# PROMPT:
Locate the line that contains "What FreeCAD Python" and the line that contains "back_edge_gap = 0.3". Copy both of them exactly, together with every line between them, and no others.

# MATERIAL SUPPLIED:

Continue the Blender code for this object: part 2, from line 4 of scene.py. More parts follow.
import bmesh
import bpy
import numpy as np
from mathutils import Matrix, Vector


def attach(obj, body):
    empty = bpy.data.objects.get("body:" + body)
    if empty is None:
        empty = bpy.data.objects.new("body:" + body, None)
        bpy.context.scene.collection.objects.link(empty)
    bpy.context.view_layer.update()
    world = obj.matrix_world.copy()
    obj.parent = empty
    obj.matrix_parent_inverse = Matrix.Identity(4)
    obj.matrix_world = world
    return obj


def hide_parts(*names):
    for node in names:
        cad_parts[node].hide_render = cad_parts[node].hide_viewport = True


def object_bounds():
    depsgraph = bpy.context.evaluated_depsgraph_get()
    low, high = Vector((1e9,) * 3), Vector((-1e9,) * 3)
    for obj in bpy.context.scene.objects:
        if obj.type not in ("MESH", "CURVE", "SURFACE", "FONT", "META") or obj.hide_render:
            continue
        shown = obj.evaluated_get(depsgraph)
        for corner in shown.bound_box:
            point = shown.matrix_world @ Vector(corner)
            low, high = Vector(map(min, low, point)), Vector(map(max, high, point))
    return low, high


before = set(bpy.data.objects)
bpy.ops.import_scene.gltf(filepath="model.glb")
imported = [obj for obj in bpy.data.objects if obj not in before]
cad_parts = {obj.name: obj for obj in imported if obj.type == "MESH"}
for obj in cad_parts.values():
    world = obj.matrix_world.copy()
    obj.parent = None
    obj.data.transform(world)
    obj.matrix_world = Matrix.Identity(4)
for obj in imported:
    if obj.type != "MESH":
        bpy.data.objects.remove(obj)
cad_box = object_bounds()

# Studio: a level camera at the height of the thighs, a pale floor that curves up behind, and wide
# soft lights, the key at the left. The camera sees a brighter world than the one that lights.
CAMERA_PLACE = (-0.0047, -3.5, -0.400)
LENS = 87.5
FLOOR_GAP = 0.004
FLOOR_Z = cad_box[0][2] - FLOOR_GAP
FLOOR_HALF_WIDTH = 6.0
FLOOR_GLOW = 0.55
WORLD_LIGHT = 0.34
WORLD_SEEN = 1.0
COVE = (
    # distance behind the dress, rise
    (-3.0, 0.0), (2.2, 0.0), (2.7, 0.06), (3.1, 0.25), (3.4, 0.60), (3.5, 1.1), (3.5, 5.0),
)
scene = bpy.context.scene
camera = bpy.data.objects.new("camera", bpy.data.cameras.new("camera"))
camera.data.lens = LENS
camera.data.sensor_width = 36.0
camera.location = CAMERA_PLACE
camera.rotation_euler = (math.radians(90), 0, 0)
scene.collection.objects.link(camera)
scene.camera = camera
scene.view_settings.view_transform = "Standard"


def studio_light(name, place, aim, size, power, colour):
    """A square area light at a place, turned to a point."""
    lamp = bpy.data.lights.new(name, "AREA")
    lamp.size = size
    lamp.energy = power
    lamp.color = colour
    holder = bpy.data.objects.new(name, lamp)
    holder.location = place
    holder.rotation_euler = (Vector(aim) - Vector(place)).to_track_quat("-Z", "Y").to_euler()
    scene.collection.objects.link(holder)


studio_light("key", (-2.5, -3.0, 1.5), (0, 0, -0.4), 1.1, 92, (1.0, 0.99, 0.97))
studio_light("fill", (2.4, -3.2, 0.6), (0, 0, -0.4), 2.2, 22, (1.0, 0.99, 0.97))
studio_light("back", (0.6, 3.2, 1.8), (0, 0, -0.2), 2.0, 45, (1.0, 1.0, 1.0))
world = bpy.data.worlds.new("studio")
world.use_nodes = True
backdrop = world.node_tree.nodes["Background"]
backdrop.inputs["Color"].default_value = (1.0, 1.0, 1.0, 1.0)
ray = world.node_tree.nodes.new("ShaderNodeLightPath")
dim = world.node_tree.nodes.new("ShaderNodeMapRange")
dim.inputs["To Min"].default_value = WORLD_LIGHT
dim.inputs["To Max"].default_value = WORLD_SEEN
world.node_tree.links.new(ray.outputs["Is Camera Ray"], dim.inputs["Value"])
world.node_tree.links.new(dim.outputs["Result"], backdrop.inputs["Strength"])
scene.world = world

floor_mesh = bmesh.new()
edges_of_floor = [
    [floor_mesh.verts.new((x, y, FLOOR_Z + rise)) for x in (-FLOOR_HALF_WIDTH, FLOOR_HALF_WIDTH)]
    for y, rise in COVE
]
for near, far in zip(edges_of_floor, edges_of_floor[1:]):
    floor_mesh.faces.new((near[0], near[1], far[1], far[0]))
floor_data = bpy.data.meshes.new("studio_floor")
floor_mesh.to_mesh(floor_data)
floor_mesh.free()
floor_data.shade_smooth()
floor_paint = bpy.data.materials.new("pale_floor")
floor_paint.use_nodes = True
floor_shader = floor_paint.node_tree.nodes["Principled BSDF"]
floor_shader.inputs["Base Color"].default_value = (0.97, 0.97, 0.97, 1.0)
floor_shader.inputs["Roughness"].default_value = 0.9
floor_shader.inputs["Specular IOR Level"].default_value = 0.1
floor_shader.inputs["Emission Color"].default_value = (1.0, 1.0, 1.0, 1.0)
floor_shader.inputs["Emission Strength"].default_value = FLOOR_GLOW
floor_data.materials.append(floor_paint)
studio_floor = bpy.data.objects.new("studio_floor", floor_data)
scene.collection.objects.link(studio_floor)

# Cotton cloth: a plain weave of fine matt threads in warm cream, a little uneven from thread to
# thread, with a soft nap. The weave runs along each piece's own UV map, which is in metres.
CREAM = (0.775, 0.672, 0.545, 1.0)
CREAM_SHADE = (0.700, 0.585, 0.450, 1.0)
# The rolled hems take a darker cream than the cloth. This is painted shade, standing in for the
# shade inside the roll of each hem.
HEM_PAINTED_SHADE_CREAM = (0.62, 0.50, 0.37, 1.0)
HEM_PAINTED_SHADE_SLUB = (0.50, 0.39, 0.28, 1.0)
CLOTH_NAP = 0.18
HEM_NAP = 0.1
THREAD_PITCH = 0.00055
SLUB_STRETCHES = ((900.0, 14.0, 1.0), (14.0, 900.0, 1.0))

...

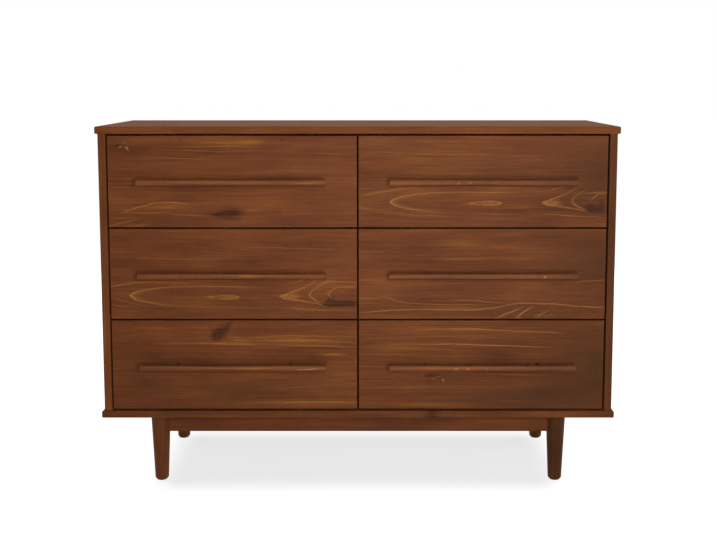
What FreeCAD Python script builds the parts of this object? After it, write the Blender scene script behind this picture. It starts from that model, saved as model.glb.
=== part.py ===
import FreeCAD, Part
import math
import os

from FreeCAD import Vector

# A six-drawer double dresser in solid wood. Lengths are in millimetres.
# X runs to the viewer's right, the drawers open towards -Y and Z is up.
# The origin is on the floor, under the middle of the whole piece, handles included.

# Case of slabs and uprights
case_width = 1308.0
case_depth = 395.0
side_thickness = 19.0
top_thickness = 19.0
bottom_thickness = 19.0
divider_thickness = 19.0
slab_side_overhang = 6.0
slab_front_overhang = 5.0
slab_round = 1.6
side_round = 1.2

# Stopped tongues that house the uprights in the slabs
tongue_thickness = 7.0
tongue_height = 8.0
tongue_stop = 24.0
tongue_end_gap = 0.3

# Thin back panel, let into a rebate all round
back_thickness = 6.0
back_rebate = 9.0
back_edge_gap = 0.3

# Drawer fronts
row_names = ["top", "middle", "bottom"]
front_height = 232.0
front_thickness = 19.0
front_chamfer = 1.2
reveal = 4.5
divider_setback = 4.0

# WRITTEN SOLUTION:
What FreeCAD Python script builds the parts of this object? After it, write the Blender scene script behind this picture. It starts from that model, saved as model.glb.
=== part.py ===
import FreeCAD, Part
import math
import os

from FreeCAD import Vector

# A six-drawer double dresser in solid wood. Lengths are in millimetres.
# X runs to the viewer's right, the drawers open towards -Y and Z is up.
# The origin is on the floor, under the middle of the whole piece, handles included.

# Case of slabs and uprights
case_width = 1308.0
case_depth = 395.0
side_thickness = 19.0
top_thickness = 19.0
bottom_thickness = 19.0
divider_thickness = 19.0
slab_side_overhang = 6.0
slab_front_overhang = 5.0
slab_round = 1.6
side_round = 1.2

# Stopped tongues that house the uprights in the slabs
tongue_thickness = 7.0
tongue_height = 8.0
tongue_stop = 24.0
tongue_end_gap = 0.3

# Thin back panel, let into a rebate all round
back_thickness = 6.0
back_rebate = 9.0
back_edge_gap = 0.3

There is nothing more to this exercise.